Inoltre, fa notare il giornalista Peter Anderson, c’è una inquietante stranezza nella sintesi del rapporto fornita dalla Segreteria di Stato e che ad ogni buon conto è l’unica cosa che la gran parte dei giornalisti avrà letto. Proprio riguardo ai passaggi che hanno portato alla nomina di McCarrick ad arcivescovo di Washington vengono totalmente ignorati due episodi chiave che meglio aiutano a comprendere il motivo della decisione di Giovanni Paolo II, che appena l’anno prima aveva invece seguito il consiglio del cardinale O’Connor evitando di nominare McCarrick suo successore a New York.
Il primo episodio riguarda la posizione in favore di McCarrick presa dall'allora arcivescovo Agostino Cacciavillan, che papa Wojtyla aveva voluto coinvolgere sia per la stima e la fiducia che aveva per lui sia perché era stato otto anni nunzio negli Stati Uniti e quindi ben a conoscenza della situazione. Secondo il Rapporto, Cacciavillan, consigliere chiave di Wojtyla in tutta la vicenda McCarrick, smentì le accuse e raccomandò la nomina di McCarrick (anche lui fu creato cardinale nel 2001).
Il secondo episodio riguarda l'allora arcivescovo Giovanni Battista Re, diventato prefetto della Congregazione per i vescovi prima della decisione finale su McCarrick, e incontratosi con il Papa proprio per discutere della questione. Per Giovanni Paolo II risulta decisivo che anche Re creda alla dichiarazione d’innocenza di McCarrick.
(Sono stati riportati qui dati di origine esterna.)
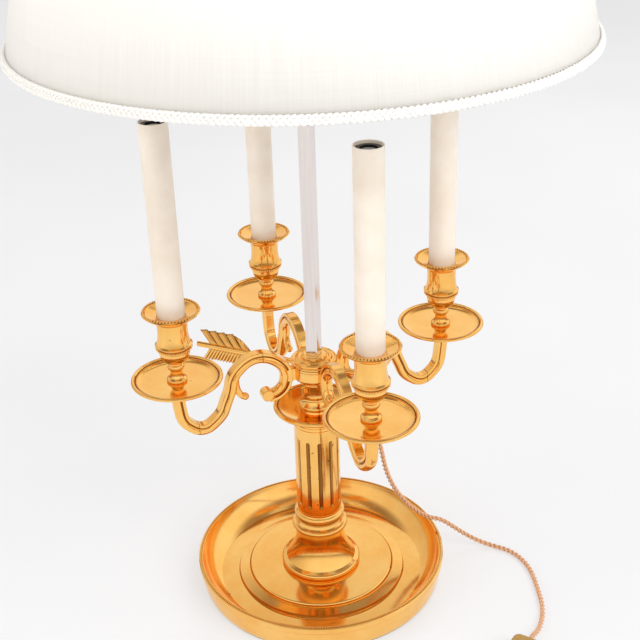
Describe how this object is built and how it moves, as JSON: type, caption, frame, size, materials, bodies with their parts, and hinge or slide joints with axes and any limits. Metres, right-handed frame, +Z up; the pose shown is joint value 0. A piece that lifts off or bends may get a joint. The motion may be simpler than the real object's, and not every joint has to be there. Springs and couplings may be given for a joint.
{
  "type": "bouillotte lamp",
  "caption": "Table lamp: a round dished base and fluted column carry scrolled candle arms round a square rod, on which a drum shade slides and clamps.",
  "frame": {"origin": "the lamp's axis on the surface that it stands on", "axes": "+Z up along the rod; the arrow lies along X with its feathers at -X; the arms stand at 45 degrees between X and Y"},
  "size_m": [0.4654, 0.4654, 0.771],
  "materials": {
    "gilt_brass": "gilded and burnished",
    "rod_nickel": "nickel plated, polished",
    "zinc_steel": "zinc plated",
    "ivory_card": "satin ivory",
    "black_bakelite": "moulded black",
    "felt": "green wool felt",
    "shade_fabric": "ivory silk on card",
    "shade_braid": "plaited cream braid",
    "silk_flex": "twisted antique gold silk",
    "tie_band": "woven tape",
    "gold_plastic": "moulded gold"
  },
  "bodies": {
    "stand": {"arm_back_left": "gilt_brass", "arm_back_right": "gilt_brass", "arm_front_left": "gilt_brass", "arm_front_right": "gilt_brass", "arm_hub": "gilt_brass", "arm_screws": "zinc_steel", "arrow_fletching": "gilt_brass", "arrow_head": "gilt_brass", "arrow_shaft": "gilt_brass", "base_dish": "gilt_brass", "base_felt": "felt", "base_nut": "zinc_steel", "base_washer": "zinc_steel", "candle_cup_back_left": "gilt_brass", "candle_cup_back_right": "gilt_brass", "candle_cup_front_left": "gilt_brass", "candle_cup_front_right": "gilt_brass", "candle_sleeve_back_left": "ivory_card", "candle_sleeve_back_right": "ivory_card", "candle_sleeve_front_left": "ivory_card", "candle_sleeve_front_right": "ivory_card", "centre_pan": "gilt_brass", "coil_tie": "tie_band", "column_foot": "gilt_brass", "cord_bush": "gilt_brass", "drip_pan_back_left": "gilt_brass", "drip_pan_back_right": "gilt_brass", "drip_pan_front_left": "gilt_brass", "drip_pan_front_right": "gilt_brass", "fluted_column": "gilt_brass", "hub_cap": "gilt_brass", "lampholder_back_left": "black_bakelite", "lampholder_back_right": "black_bakelite", "lampholder_front_left": "black_bakelite", "lampholder_front_right": "black_bakelite", "lampholder_stems": "zinc_steel", "mains_cord_coil": "silk_flex", "mains_cord_end": "silk_flex", "mains_cord_run": "silk_flex", "mains_cord_tail": "silk_flex", "neck": "gilt_brass", "plug_body": "gold_plastic", "plug_pins": "rod_nickel", "rod_finial": "gilt_brass", "square_rod": "rod_nickel", "switch_lower_shell": "gold_plastic", "switch_upper_shell": "gold_plastic", "terminal_block": "black_bakelite", "tie_rod": "zinc_steel"},
    "shade_carrier": {"shade_slider": "gilt_brass", "shade_spider": "gilt_brass", "shade_ring_nut": "gilt_brass", "shade_top_wire": "zinc_steel", "shade_bottom_wire": "zinc_steel", "shade_panel": "shade_fabric", "shade_braid_bottom": "shade_braid", "shade_braid_top": "shade_braid"},
    "clamp_screw": {"clamp_screw": "gilt_brass"},
    "switch_rocker": {"switch_rocker": "black_bakelite"}
  },
  "joints": [
    {"name": "shade_slide", "type": "slide", "parent": "stand", "child": "shade_carrier", "axis": [0, 0, 1], "range_m": [-0.15, 0.02]},
    {"name": "clamp_screw_turn", "type": "hinge", "parent": "shade_carrier", "child": "clamp_screw", "pos_m": [0.018, 0, 0.696], "axis": [1, 0, 0], "range_deg": [0, 360]},
    {"name": "switch_rocker_tilt", "type": "hinge", "parent": "stand", "child": "switch_rocker", "pos_m": [0.21346, -0.06765, 0.0095], "axis": [0.9887, -0.1498, 0], "range_deg": [0, 12]}
  ]
}
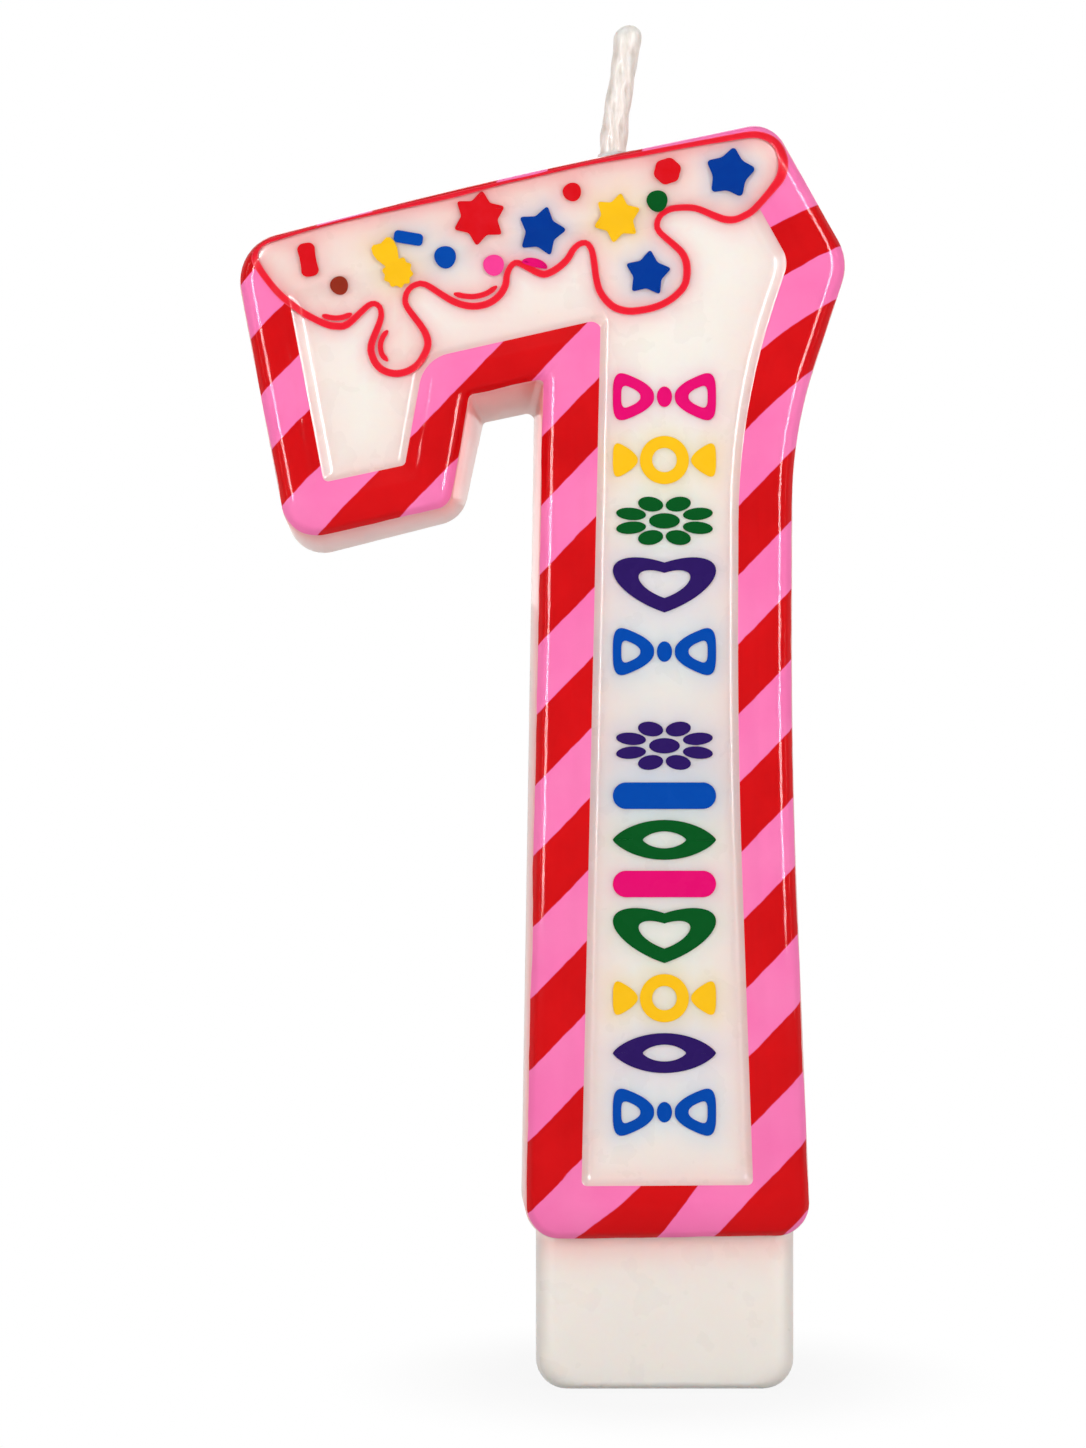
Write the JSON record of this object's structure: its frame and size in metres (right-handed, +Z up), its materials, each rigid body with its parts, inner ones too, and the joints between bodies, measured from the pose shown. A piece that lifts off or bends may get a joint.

Ebbene, si chiede Anderson, come mai nessuna delle due circostanze è menzionata nella sintesi introduttiva?
Appare del tutto ragionevole che, pur messo al corrente delle voci riguardo McCarrick ma senza prove circostanziate, il Papa abbia deciso sulla base del parere di persone di cui si fidava e che riteneva competenti in materia. Eppure né il nome di Cacciavillan né quello di Re si trovano citati a proposito della decisione per Washington: così la strada è spianata a chi vuole infangare la memoria di san Giovanni Paolo II. Mentre il sistema di corruzione e di “reti di lealtà”, come le chiama il giornalista Rod Dreher, è salvo e può continuare a nominare vescovi e cardinali con spiccate tendenze omosessuali o comunque decisi a cambiare la dottrina della Chiesa in materia di omosessualità.